The Court then discusses in detail the secondary considerations such as copying, commercial success, praise regarding the invention, and long felt need.  The court stated that evidence of copying is not sufficient to demonstrate nonobviousness of the claimed invention where, as in the present case, there is a substantial question of validity raised by the prior art references cited by the accused infringer.

With respect to the auto-correct 172 patent, the patent claim required an associated delimiter such as a space, comma or period. There was a prior art reference showing an automatic correction with a pop-up window.  In the prior art reference stated that a space key actuation was required to accept the displayed default word.  There was another prior art reference showing a letter and word choice text which displayed the current characters in the first area and potential completion or replacement in a second area.  

Apple argued that the person of ordinary skill in the art (a skilled artisan) would not be motivated to combine prior art references.  The Court said that the text correction and text completion are closely related problems and therefor arise in the same field of endeavor and are analogous arts.

With respect to the 959 Apple patent on universal search, the Samsung device did not search the Internet.  Apple argued that the claim language covers search information previously downloaded into the phone from the Internet.  The court did not address this topic because it upheld the jury verdict of noninfringement.  Regarding the 414 Apple patent on synchronization, the claim language required three distinct synchronization software.

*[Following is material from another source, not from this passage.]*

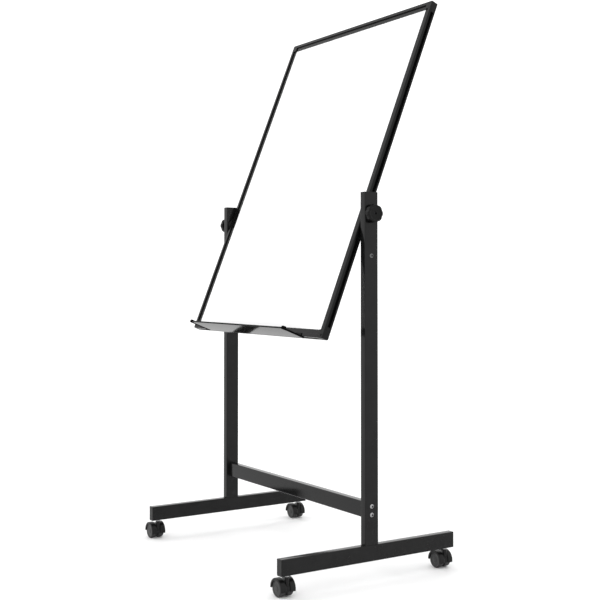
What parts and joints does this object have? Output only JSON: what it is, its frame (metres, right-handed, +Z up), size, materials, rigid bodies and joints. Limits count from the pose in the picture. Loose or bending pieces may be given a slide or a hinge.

The Samsung expert testimony, according to Apple, did not suffice as substantial evidence because it imports additional limitations into the claims by suggesting that the sync adapter be configured to perform all synchronization or to perform synchronization special way.  The District Court rejected this argument because Apple sought, in a posttrial instruction,  for a claim construction despite never requesting that claim construction earlier.  The Appeals Court agreed and affirmed the judgment of noninfringement.